Navajo men have always excelled in silversmithing and have led the way in the overall development of this art in the Southwest. The first smith was Atsidi Sani, who learned to work iron from a Mexican smith around 1850. He made knife blades, bits, and bridles, which he sold to earn his living. During the Bosque Redondo captivity, he taught other Navajo to work with iron, copper, and brass. After returning home, Atsidi Sani learned to work silver from the same Mexican smith and then taught his sons and other Navajo. The forms and the decorative styles originated by the Navajo have been adopted by other tribes, but Navajo silver has remained the most widely known and is the badge of distinction among the Navajo themselves.

Twenty-First Century Navajo

The population of Navajo Nation increased throughout the early twenty-first century, and by 2021 the tribe superseded the Cherokee to become the largest Native American tribe in the United States, with close to 400,000 members. The tribe saw a significant jump in population growth of about 30 percent during the COVID-19 pandemic, when many Navajo updated their enrollment information as they sought to gain benefits provided by the US government during the pandemic. The Navajo Nation was particularly hard hit during the pandemic, and payments offered as part of the Coronavirus Aid, Relief and Economic Security Act benefitted many tribal members who struggled during that period.

Bibliography

Baker, Brynn. Navajo Code Talkers: Secret American Indian Heroes of World War II. Capstone Press, 2016.
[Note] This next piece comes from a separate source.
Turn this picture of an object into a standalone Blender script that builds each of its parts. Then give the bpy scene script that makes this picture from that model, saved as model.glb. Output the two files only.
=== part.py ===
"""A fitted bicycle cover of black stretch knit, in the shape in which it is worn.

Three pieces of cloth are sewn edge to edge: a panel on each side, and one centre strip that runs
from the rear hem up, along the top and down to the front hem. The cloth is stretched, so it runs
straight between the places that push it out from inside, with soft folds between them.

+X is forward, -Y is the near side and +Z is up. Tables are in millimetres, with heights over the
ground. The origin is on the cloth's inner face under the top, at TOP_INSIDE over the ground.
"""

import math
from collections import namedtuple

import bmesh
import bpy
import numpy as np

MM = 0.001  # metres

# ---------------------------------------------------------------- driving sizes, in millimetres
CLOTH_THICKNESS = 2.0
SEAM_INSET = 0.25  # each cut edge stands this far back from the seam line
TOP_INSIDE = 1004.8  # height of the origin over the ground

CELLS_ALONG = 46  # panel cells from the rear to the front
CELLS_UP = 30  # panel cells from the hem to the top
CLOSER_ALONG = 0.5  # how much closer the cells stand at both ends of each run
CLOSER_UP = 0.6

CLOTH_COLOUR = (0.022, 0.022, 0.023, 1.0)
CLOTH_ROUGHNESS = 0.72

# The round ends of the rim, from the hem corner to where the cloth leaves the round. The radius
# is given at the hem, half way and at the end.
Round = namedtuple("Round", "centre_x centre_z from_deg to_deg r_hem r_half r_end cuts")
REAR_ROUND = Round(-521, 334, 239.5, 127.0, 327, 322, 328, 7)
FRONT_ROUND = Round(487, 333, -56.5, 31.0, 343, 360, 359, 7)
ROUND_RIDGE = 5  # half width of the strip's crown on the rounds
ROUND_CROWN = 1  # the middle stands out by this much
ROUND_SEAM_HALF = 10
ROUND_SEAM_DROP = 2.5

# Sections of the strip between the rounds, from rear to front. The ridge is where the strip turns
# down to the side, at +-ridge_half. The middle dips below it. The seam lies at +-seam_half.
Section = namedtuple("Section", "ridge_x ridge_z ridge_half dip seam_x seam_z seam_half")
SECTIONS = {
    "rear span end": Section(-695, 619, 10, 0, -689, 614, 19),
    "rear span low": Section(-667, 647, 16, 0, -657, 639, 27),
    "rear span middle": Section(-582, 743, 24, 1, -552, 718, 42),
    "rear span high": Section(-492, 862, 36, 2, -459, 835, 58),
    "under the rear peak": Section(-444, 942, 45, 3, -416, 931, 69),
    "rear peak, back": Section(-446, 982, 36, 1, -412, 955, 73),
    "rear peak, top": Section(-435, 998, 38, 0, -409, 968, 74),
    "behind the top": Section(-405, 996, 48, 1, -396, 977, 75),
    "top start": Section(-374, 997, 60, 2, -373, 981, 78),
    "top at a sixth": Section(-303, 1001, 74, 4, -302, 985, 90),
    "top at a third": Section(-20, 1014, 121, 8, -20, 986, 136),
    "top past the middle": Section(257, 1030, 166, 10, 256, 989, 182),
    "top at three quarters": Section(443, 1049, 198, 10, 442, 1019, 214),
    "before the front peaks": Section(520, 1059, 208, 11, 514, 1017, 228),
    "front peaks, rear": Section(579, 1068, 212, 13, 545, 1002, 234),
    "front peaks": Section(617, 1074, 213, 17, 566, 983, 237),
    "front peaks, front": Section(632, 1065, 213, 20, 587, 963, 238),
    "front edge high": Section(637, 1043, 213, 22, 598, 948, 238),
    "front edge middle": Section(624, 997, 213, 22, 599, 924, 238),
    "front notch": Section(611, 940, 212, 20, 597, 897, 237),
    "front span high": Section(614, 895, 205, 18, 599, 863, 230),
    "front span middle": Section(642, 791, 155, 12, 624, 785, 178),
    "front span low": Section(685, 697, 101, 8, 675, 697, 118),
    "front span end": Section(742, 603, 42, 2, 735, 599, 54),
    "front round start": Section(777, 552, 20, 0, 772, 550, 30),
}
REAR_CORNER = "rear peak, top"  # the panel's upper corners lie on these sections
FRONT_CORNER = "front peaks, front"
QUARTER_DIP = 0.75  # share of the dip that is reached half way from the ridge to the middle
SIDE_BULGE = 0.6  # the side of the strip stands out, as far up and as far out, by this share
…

Dutton, Bertha P. American Indians of the Southwest. Rev. ed. U of New Mexico P, 1983.

Dyk, Walter. Son of Old Man Hat: A Navajo Autobiography. Harcourt, 1938.

Kluckhohn, Clyde, and Dorothea Leighton. The Navaho. Harvard UP, 1974.

McPherson, Robert S. The Northern Navajo Frontier, 1860-1900: Expansion through Adversity. U of New Mexico P, 1988.

Pavlik, Steve. The Navajo and the Animal People. Fulcrum, 2014.

Romero, Simon. "Navajo Nation Becomes Largest Tribe in U.S. After Pandemic Enrollment Surge." The New York Times, 21 May 2021, www.nytimes.com/2021/05/21/us/navajo-cherokee-population.html. Accessed 30 Sept. 2024.

Underhill, Ruth M. The Navajos. U of Oklahoma P, 1967.